Source data:
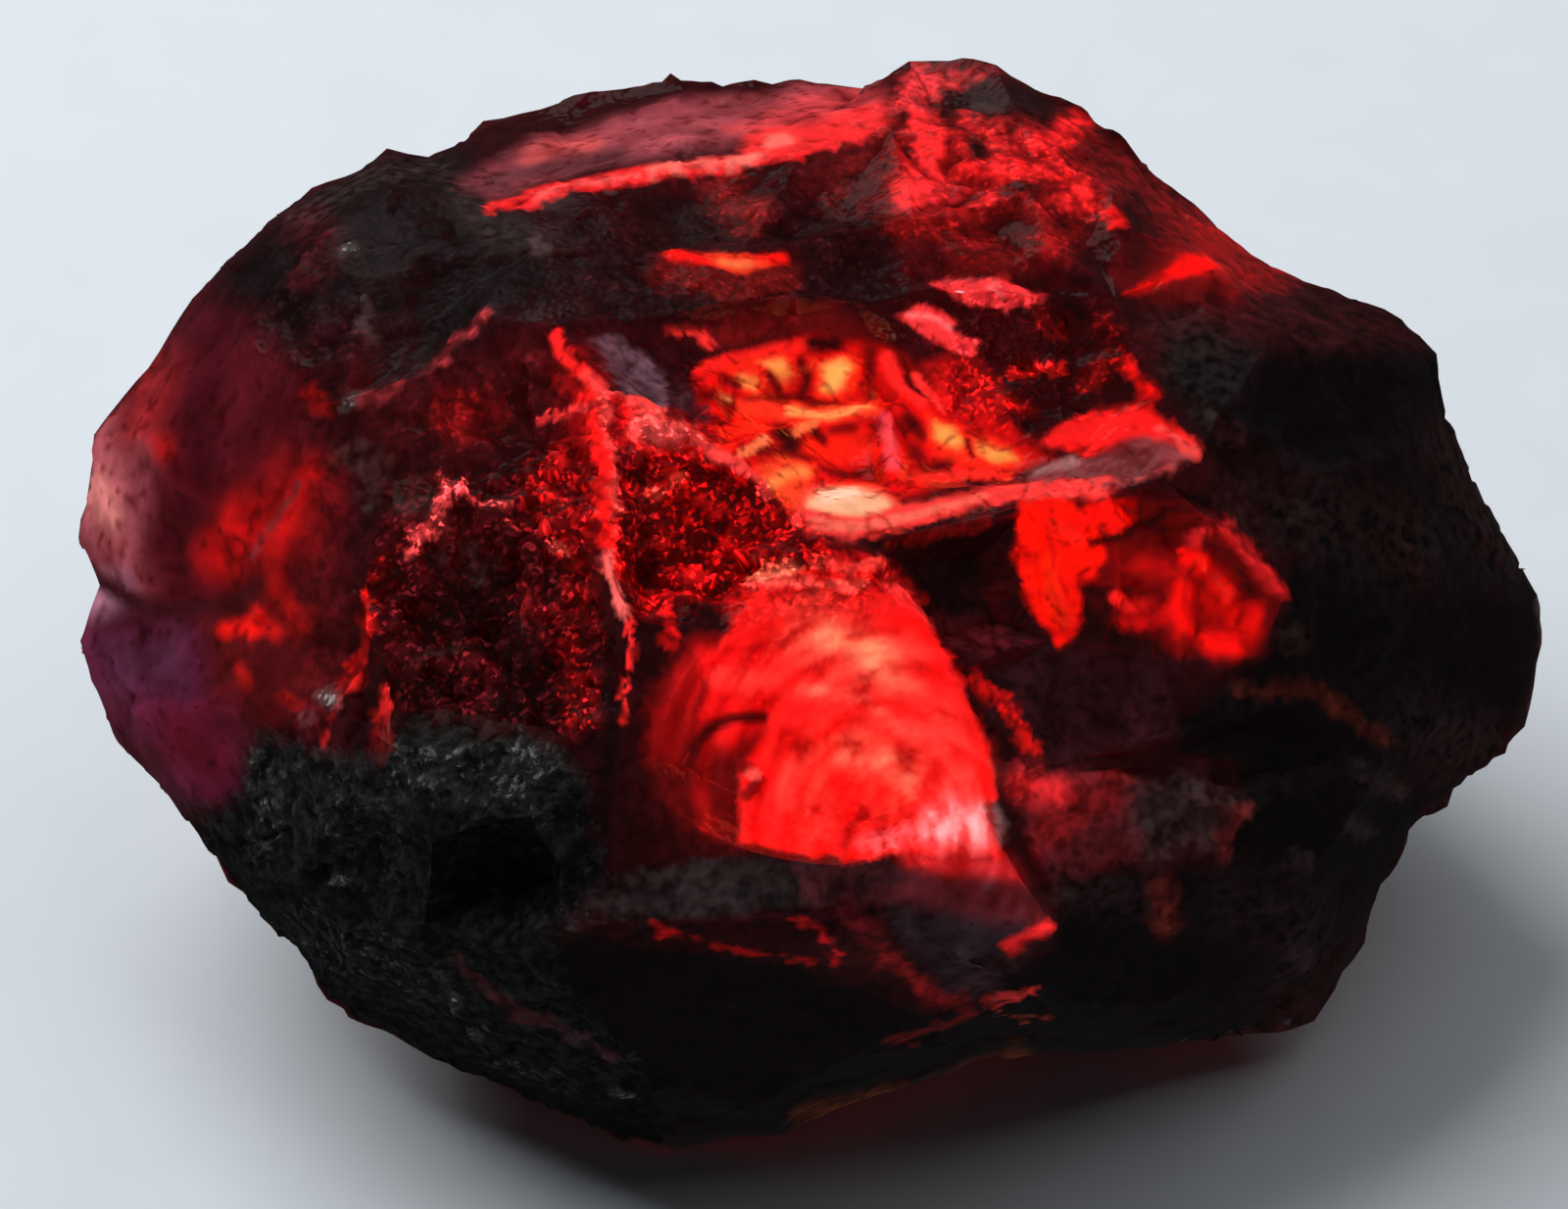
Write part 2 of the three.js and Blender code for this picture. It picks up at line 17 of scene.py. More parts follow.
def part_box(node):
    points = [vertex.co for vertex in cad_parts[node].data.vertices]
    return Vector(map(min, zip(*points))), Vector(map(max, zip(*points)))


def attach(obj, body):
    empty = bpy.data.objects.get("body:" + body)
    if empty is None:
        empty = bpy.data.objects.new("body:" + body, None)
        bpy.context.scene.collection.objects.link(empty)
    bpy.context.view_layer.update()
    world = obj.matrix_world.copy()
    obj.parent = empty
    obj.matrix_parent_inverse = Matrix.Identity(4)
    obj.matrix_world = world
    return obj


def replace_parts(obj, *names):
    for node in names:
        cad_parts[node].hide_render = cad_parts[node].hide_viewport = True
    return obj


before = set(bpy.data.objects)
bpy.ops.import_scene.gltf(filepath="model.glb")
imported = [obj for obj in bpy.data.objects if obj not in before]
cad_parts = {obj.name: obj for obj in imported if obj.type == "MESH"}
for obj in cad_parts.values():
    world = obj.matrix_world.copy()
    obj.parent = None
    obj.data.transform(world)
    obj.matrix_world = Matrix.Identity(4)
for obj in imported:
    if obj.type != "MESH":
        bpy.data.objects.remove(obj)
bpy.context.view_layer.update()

MM = 0.001

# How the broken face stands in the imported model.
FACE_LEAN = math.radians(45)
FACE_ORIGIN = np.array([-0.285, -0.4946, 4.4])

# The view: straight onto the face.
VIEW_DISTANCE = 120
VIEW_WIDTH = 16
SENSOR_WIDTH = 36

# Fineness of the broken surface.
COARSE_EDGE = 0.3
HEART_EDGE = 0.075
FACE_EDGE = 0.13
REAR_EDGE = 0.24
MOST_SPLITS = 7
HEART_MIDDLE = (0.1, 0.5)
HEART_REACH = (3.3, 3.4)
RIDGE_ANGLE = math.radians(24)
CREASE_ANGLE = math.radians(32)

# The shell break: where it was struck, and how far apart its rings are.
STRUCK_AT = (1.0, -2.3)
ARC_SPACING = 0.26

# Heights of the long and the short swells, and what the rear has more of each.
LONG_SWELL = 0.05
SHORT_SWELL = 0.022
REAR_LONG_SWELL = 0.12
REAR_SHORT_SWELL = 0.05

# Where the wander of the painted edges starts. Left alone, it would start from the clock and differ each run.
DRIFT_SEED = 1

# A splinter's width, and how much of a painted edge follows the splinters.
SHARD = 0.15
SHARD_HOLD = 0.55

# How rare the grains that sparkle with painted light are, as a power of chance, and how bright.
SPARKLE_RARITY = 7.0
SPARKLE_GAIN = 5.0

# Layered noises: the step in scale from octave to octave, and how fast they fade, as a power of that step.
OCTAVE_STEP = 2.0
OCTAVE_FADE = 0.6
SOFT_FADE = 0.7

# The relief that doubles the painted light, as painted highlight on crests and painted shade in clefts, and
# the way that facets with painted light face.
CREST = 0.05
PAINTED_LIGHT_FROM = np.array([-0.25, 0.65, 0.72])

# What the crystal is made of: how it bends light, and what it lets through.
REFRACTIVE_INDEX = 1.8
TRANSMISSION = 0.94
LIGHT_LET_THROUGH = (0.86, 0.02, 0.16, 1.0)
ABSORPTION_PER_METRE = 1400.0
BUMP_DEPTH = 0.03

# Roughness of its clean, sooty, splintered and dusty places.
CLEAN = 0.13
SOOTY = 0.4
SPLINTERED = 0.3
DUSTY = 0.7

# Colours of the glass, the dust on it, which in places stands in for a painted sheen, the rind and the table
# top.
DEEP_RED = (0.13, 0.009, 0.012, 1.0)
BLACK_GLASS = (0.003, 0.0025, 0.0025, 1.0)
GREY_DUST_AND_SHEEN = (0.3, 0.33, 0.28, 1.0)
WHITE_DUST_AND_SHEEN = (0.85, 0.86, 0.82, 1.0)
RIND_CLEFT = (0.0045, 0.004, 0.004, 1.0)
RIND_CREST = (0.026, 0.0235, 0.023, 1.0)
DULL_CHIP = (0.035, 0.035, 0.034, 1.0)
PALE_CHIP = (0.32, 0.32, 0.31, 1.0)
PAPER_SHADE = (0.74, 0.80, 0.86, 1.0)
PAPER_LIGHT = (0.78, 0.835, 0.89, 1.0)


def tone(red, green, blue):
    """A colour as the eye reads it, from 0 to 255, in the renderer's linear light."""
    parts = np.array([red, green, blue]) / 255
    return np.where(parts <= 0.04045, parts / 12.92, ((parts + 0.055) / 1.055) ** 2.4)


# ---------------------------------------------------------------- the face frame


def face_axes():
    """The face's right, up and outward directions, as rows."""
    c, s = math.cos(FACE_LEAN), math.sin(FACE_LEAN)
    return np.array([[1, 0, 0], [0, c, s], [0, -s, c]])


def onto_face(points):
    """Points of the model as (u, v, w)."""
    return (points - FACE_ORIGIN) @ face_axes().T


def off_face(points):
    """Places on the face as points of the model."""
    return points @ face_axes() + FACE_ORIGIN


# ---------------------------------------------------------------- the broken surface


def as_arrays(bm):
    """The points and normals of a mesh, one row each."""
    bm.verts.ensure_lookup_table()
    bm.verts.index_update()
    points = np.array([v.co for v in bm.verts])
    normals = np.array([v.normal for v in bm.verts])
    return points, normals


def divide(bm, longest):
    """Splits the edges longer than the limit at their middle, over and over."""
    for _ in range(MOST_SPLITS):
        long_edges = [e for e in bm.edges if e.calc_length() > longest(e)]
        if not long_edges:
            return
        bmesh.ops.subdivide_edges(bm, edges=long_edges, cuts=1)
        quads = [f for f in bm.faces if len(f.verts) > 3]
        bmesh.ops.triangulate(bm, faces=quads, quad_method="SHORT_EDGE")


def relax(bm, rounds):
    """Lets the faces between two ridges bow and the ridges run in curves, with their corners held."""
    for _ in range(rounds):
        ridges = {e for e in bm.edges if e.calc_face_angle(0) > RIDGE_ANGLE}
        moved = {}
        for v in bm.verts:
            along = [e.other_vert(v).co for e in v.link_edges if e in ridges]
            if len(along) == 2:
                moved[v] = v.co.lerp((along[0] + along[1]) / 2, 0.3)
            elif not along:
                around = [e.other_vert(v).co for e in v.link_edges]
                moved[v] = v.co.lerp(sum(around, Vector()) / len(around), 0.5)
        for v, place in moved.items():
            v.co = place
        bm.normal_update()


def hackle(place, size, slope):
    """Height of a splintered break, where every grain is a small facet with a tilt of its own, and its chance
    of sparkling with painted light, from 0 to 1."""
    near = noise.voronoi(place / size)[1][0]
    chance = noise.cell_vector(near * 17.3)
    tilt = chance - Vector((0.5, 0.5, 0.5))
    return (place / size - near).dot(tilt) * 2 * slope * size, chance.x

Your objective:
Extract the listing in its entirety and repeat it exactly.

Task result:
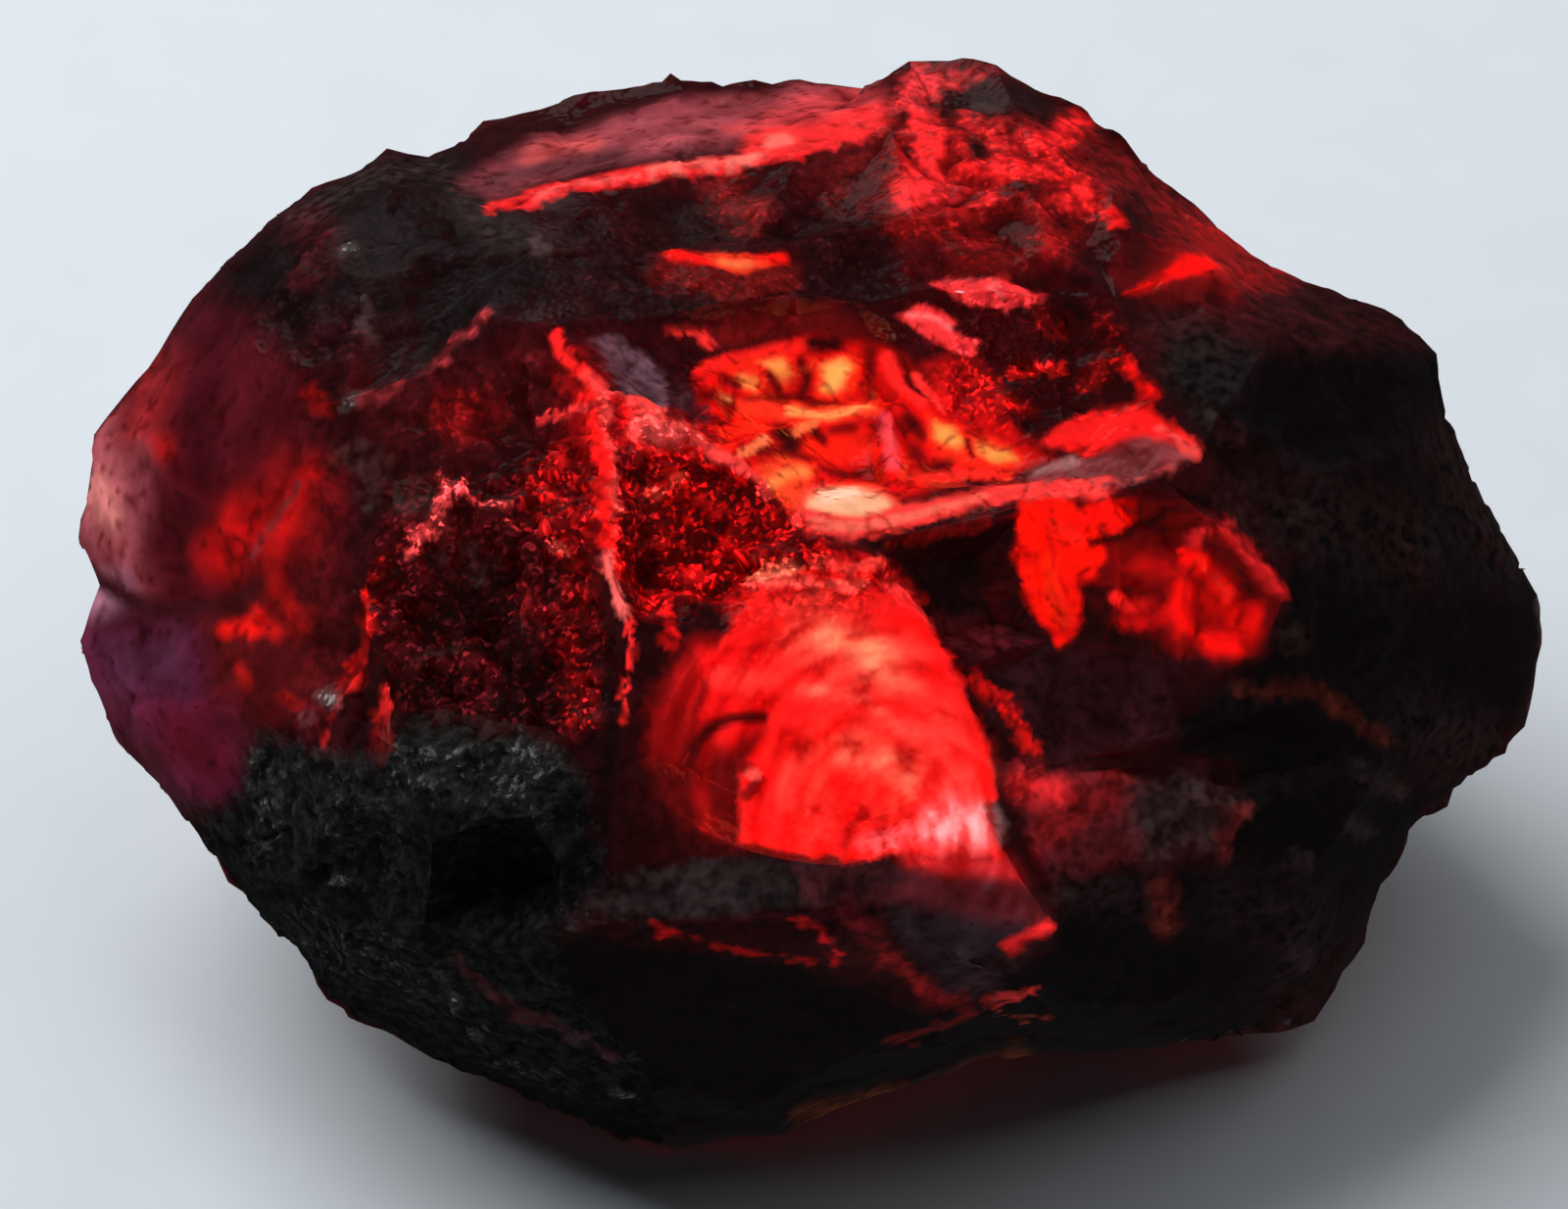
Write part 2 of the three.js and Blender code for this picture. It picks up at line 17 of scene.py. More parts follow.
def part_box(node):
    points = [vertex.co for vertex in cad_parts[node].data.vertices]
    return Vector(map(min, zip(*points))), Vector(map(max, zip(*points)))


def attach(obj, body):
    empty = bpy.data.objects.get("body:" + body)
    if empty is None:
        empty = bpy.data.objects.new("body:" + body, None)
        bpy.context.scene.collection.objects.link(empty)
    bpy.context.view_layer.update()
    world = obj.matrix_world.copy()
    obj.parent = empty
    obj.matrix_parent_inverse = Matrix.Identity(4)
    obj.matrix_world = world
    return obj


def replace_parts(obj, *names):
    for node in names:
        cad_parts[node].hide_render = cad_parts[node].hide_viewport = True
    return obj


before = set(bpy.data.objects)
bpy.ops.import_scene.gltf(filepath="model.glb")
imported = [obj for obj in bpy.data.objects if obj not in before]
cad_parts = {obj.name: obj for obj in imported if obj.type == "MESH"}
for obj in cad_parts.values():
    world = obj.matrix_world.copy()
    obj.parent = None
    obj.data.transform(world)
    obj.matrix_world = Matrix.Identity(4)
for obj in imported:
    if obj.type != "MESH":
        bpy.data.objects.remove(obj)
bpy.context.view_layer.update()

MM = 0.001

# How the broken face stands in the imported model.
FACE_LEAN = math.radians(45)
FACE_ORIGIN = np.array([-0.285, -0.4946, 4.4])

# The view: straight onto the face.
VIEW_DISTANCE = 120
VIEW_WIDTH = 16
SENSOR_WIDTH = 36

# Fineness of the broken surface.
COARSE_EDGE = 0.3
HEART_EDGE = 0.075
FACE_EDGE = 0.13
REAR_EDGE = 0.24
MOST_SPLITS = 7
HEART_MIDDLE = (0.1, 0.5)
HEART_REACH = (3.3, 3.4)
RIDGE_ANGLE = math.radians(24)
CREASE_ANGLE = math.radians(32)

# The shell break: where it was struck, and how far apart its rings are.
STRUCK_AT = (1.0, -2.3)
ARC_SPACING = 0.26

# Heights of the long and the short swells, and what the rear has more of each.
LONG_SWELL = 0.05
SHORT_SWELL = 0.022
REAR_LONG_SWELL = 0.12
REAR_SHORT_SWELL = 0.05

# Where the wander of the painted edges starts. Left alone, it would start from the clock and differ each run.
DRIFT_SEED = 1

# A splinter's width, and how much of a painted edge follows the splinters.
SHARD = 0.15
SHARD_HOLD = 0.55

# How rare the grains that sparkle with painted light are, as a power of chance, and how bright.
SPARKLE_RARITY = 7.0
SPARKLE_GAIN = 5.0

# Layered noises: the step in scale from octave to octave, and how fast they fade, as a power of that step.
OCTAVE_STEP = 2.0
OCTAVE_FADE = 0.6
SOFT_FADE = 0.7

# The relief that doubles the painted light, as painted highlight on crests and painted shade in clefts, and
# the way that facets with painted light face.
CREST = 0.05
PAINTED_LIGHT_FROM = np.array([-0.25, 0.65, 0.72])

# What the crystal is made of: how it bends light, and what it lets through.
REFRACTIVE_INDEX = 1.8
TRANSMISSION = 0.94
LIGHT_LET_THROUGH = (0.86, 0.02, 0.16, 1.0)
ABSORPTION_PER_METRE = 1400.0
BUMP_DEPTH = 0.03

# Roughness of its clean, sooty, splintered and dusty places.
CLEAN = 0.13
SOOTY = 0.4
SPLINTERED = 0.3
DUSTY = 0.7

# Colours of the glass, the dust on it, which in places stands in for a painted sheen, the rind and the table
# top.
DEEP_RED = (0.13, 0.009, 0.012, 1.0)
BLACK_GLASS = (0.003, 0.0025, 0.0025, 1.0)
GREY_DUST_AND_SHEEN = (0.3, 0.33, 0.28, 1.0)
WHITE_DUST_AND_SHEEN = (0.85, 0.86, 0.82, 1.0)
RIND_CLEFT = (0.0045, 0.004, 0.004, 1.0)
RIND_CREST = (0.026, 0.0235, 0.023, 1.0)
DULL_CHIP = (0.035, 0.035, 0.034, 1.0)
PALE_CHIP = (0.32, 0.32, 0.31, 1.0)
PAPER_SHADE = (0.74, 0.80, 0.86, 1.0)
PAPER_LIGHT = (0.78, 0.835, 0.89, 1.0)


def tone(red, green, blue):
    """A colour as the eye reads it, from 0 to 255, in the renderer's linear light."""
    parts = np.array([red, green, blue]) / 255
    return np.where(parts <= 0.04045, parts / 12.92, ((parts + 0.055) / 1.055) ** 2.4)


# ---------------------------------------------------------------- the face frame


def face_axes():
    """The face's right, up and outward directions, as rows."""
    c, s = math.cos(FACE_LEAN), math.sin(FACE_LEAN)
    return np.array([[1, 0, 0], [0, c, s], [0, -s, c]])


def onto_face(points):
    """Points of the model as (u, v, w)."""
    return (points - FACE_ORIGIN) @ face_axes().T


def off_face(points):
    """Places on the face as points of the model."""
    return points @ face_axes() + FACE_ORIGIN


# ---------------------------------------------------------------- the broken surface


def as_arrays(bm):
    """The points and normals of a mesh, one row each."""
    bm.verts.ensure_lookup_table()
    bm.verts.index_update()
    points = np.array([v.co for v in bm.verts])
    normals = np.array([v.normal for v in bm.verts])
    return points, normals


def divide(bm, longest):
    """Splits the edges longer than the limit at their middle, over and over."""
    for _ in range(MOST_SPLITS):
        long_edges = [e for e in bm.edges if e.calc_length() > longest(e)]
        if not long_edges:
            return
        bmesh.ops.subdivide_edges(bm, edges=long_edges, cuts=1)
        quads = [f for f in bm.faces if len(f.verts) > 3]
        bmesh.ops.triangulate(bm, faces=quads, quad_method="SHORT_EDGE")


def relax(bm, rounds):
    """Lets the faces between two ridges bow and the ridges run in curves, with their corners held."""
    for _ in range(rounds):
        ridges = {e for e in bm.edges if e.calc_face_angle(0) > RIDGE_ANGLE}
        moved = {}
        for v in bm.verts:
            along = [e.other_vert(v).co for e in v.link_edges if e in ridges]
            if len(along) == 2:
                moved[v] = v.co.lerp((along[0] + along[1]) / 2, 0.3)
            elif not along:
                around = [e.other_vert(v).co for e in v.link_edges]
                moved[v] = v.co.lerp(sum(around, Vector()) / len(around), 0.5)
        for v, place in moved.items():
            v.co = place
        bm.normal_update()


def hackle(place, size, slope):
    """Height of a splintered break, where every grain is a small facet with a tilt of its own, and its chance
    of sparkling with painted light, from 0 to 1."""
    near = noise.voronoi(place / size)[1][0]
    chance = noise.cell_vector(near * 17.3)
    tilt = chance - Vector((0.5, 0.5, 0.5))
    return (place / size - near).dot(tilt) * 2 * slope * size, chance.x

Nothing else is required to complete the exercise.